*STATED EXERCISE*. Quote the whole listing word for word, please.

*MATERIAL PROVIDED*.
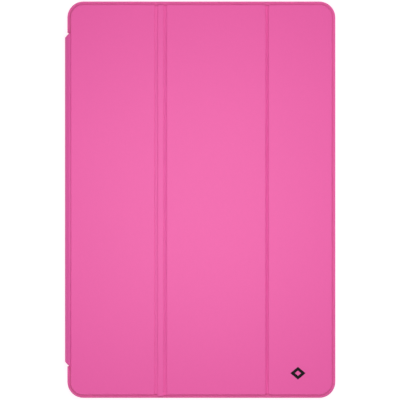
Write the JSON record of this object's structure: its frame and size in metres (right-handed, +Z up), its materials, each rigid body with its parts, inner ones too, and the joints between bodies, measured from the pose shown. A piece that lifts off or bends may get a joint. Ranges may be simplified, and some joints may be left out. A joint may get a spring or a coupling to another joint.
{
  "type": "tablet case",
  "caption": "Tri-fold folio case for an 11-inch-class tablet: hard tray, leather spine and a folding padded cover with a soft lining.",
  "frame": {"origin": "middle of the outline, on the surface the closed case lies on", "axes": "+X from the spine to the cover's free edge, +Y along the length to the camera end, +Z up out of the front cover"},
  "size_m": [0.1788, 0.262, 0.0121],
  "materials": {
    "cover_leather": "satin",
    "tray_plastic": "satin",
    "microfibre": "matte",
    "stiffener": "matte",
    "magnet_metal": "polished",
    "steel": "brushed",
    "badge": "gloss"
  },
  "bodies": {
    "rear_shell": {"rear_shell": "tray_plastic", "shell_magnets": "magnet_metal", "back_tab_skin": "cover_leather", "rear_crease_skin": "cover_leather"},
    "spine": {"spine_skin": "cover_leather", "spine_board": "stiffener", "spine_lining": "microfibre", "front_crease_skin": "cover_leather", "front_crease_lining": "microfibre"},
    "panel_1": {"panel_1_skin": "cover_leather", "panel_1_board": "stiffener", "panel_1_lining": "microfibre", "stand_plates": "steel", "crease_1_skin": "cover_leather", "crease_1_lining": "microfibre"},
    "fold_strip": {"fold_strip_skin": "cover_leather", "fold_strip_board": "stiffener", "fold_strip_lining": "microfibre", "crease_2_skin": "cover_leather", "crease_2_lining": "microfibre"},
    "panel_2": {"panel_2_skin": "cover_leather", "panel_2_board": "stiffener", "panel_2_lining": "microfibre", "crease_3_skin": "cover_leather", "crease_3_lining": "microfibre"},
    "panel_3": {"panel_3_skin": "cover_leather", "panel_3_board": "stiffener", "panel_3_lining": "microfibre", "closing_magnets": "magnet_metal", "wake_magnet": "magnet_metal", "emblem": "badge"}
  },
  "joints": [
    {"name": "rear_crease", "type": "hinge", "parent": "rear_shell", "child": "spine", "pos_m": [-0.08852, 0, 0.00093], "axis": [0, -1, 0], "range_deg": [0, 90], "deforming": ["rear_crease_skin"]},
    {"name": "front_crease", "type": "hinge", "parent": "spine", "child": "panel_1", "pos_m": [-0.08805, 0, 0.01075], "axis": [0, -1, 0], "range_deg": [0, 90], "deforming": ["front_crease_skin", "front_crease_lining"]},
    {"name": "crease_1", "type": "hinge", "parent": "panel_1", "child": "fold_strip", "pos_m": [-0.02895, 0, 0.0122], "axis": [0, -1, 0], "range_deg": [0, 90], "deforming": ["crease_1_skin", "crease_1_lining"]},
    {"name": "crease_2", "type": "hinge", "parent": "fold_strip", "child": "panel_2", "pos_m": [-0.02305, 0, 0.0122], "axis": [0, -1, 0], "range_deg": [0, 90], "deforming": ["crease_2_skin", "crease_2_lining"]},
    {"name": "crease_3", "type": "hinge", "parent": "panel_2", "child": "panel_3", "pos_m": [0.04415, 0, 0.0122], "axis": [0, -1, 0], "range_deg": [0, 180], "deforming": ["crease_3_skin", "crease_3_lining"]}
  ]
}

*THE COMPLETED TASK*.
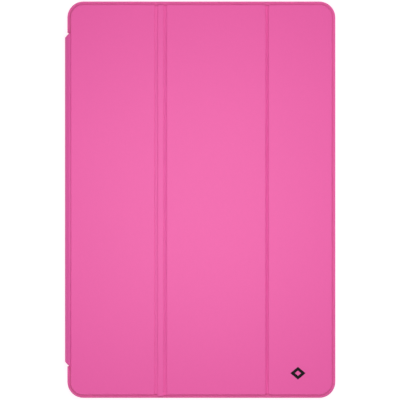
Write the JSON record of this object's structure: its frame and size in metres (right-handed, +Z up), its materials, each rigid body with its parts, inner ones too, and the joints between bodies, measured from the pose shown. A piece that lifts off or bends may get a joint. Ranges may be simplified, and some joints may be left out. A joint may get a spring or a coupling to another joint.
{
  "type": "tablet case",
  "caption": "Tri-fold folio case for an 11-inch-class tablet: hard tray, leather spine and a folding padded cover with a soft lining.",
  "frame": {"origin": "middle of the outline, on the surface the closed case lies on", "axes": "+X from the spine to the cover's free edge, +Y along the length to the camera end, +Z up out of the front cover"},
  "size_m": [0.1788, 0.262, 0.0121],
  "materials": {
    "cover_leather": "satin",
    "tray_plastic": "satin",
    "microfibre": "matte",
    "stiffener": "matte",
    "magnet_metal": "polished",
    "steel": "brushed",
    "badge": "gloss"
  },
  "bodies": {
    "rear_shell": {"rear_shell": "tray_plastic", "shell_magnets": "magnet_metal", "back_tab_skin": "cover_leather", "rear_crease_skin": "cover_leather"},
    "spine": {"spine_skin": "cover_leather", "spine_board": "stiffener", "spine_lining": "microfibre", "front_crease_skin": "cover_leather", "front_crease_lining": "microfibre"},
    "panel_1": {"panel_1_skin": "cover_leather", "panel_1_board": "stiffener", "panel_1_lining": "microfibre", "stand_plates": "steel", "crease_1_skin": "cover_leather", "crease_1_lining": "microfibre"},
    "fold_strip": {"fold_strip_skin": "cover_leather", "fold_strip_board": "stiffener", "fold_strip_lining": "microfibre", "crease_2_skin": "cover_leather", "crease_2_lining": "microfibre"},
    "panel_2": {"panel_2_skin": "cover_leather", "panel_2_board": "stiffener", "panel_2_lining": "microfibre", "crease_3_skin": "cover_leather", "crease_3_lining": "microfibre"},
    "panel_3": {"panel_3_skin": "cover_leather", "panel_3_board": "stiffener", "panel_3_lining": "microfibre", "closing_magnets": "magnet_metal", "wake_magnet": "magnet_metal", "emblem": "badge"}
  },
  "joints": [
    {"name": "rear_crease", "type": "hinge", "parent": "rear_shell", "child": "spine", "pos_m": [-0.08852, 0, 0.00093], "axis": [0, -1, 0], "range_deg": [0, 90], "deforming": ["rear_crease_skin"]},
    {"name": "front_crease", "type": "hinge", "parent": "spine", "child": "panel_1", "pos_m": [-0.08805, 0, 0.01075], "axis": [0, -1, 0], "range_deg": [0, 90], "deforming": ["front_crease_skin", "front_crease_lining"]},
    {"name": "crease_1", "type": "hinge", "parent": "panel_1", "child": "fold_strip", "pos_m": [-0.02895, 0, 0.0122], "axis": [0, -1, 0], "range_deg": [0, 90], "deforming": ["crease_1_skin", "crease_1_lining"]},
    {"name": "crease_2", "type": "hinge", "parent": "fold_strip", "child": "panel_2", "pos_m": [-0.02305, 0, 0.0122], "axis": [0, -1, 0], "range_deg": [0, 90], "deforming": ["crease_2_skin", "crease_2_lining"]},
    {"name": "crease_3", "type": "hinge", "parent": "panel_2", "child": "panel_3", "pos_m": [0.04415, 0, 0.0122], "axis": [0, -1, 0], "range_deg": [0, 180], "deforming": ["crease_3_skin", "crease_3_lining"]}
  ]
}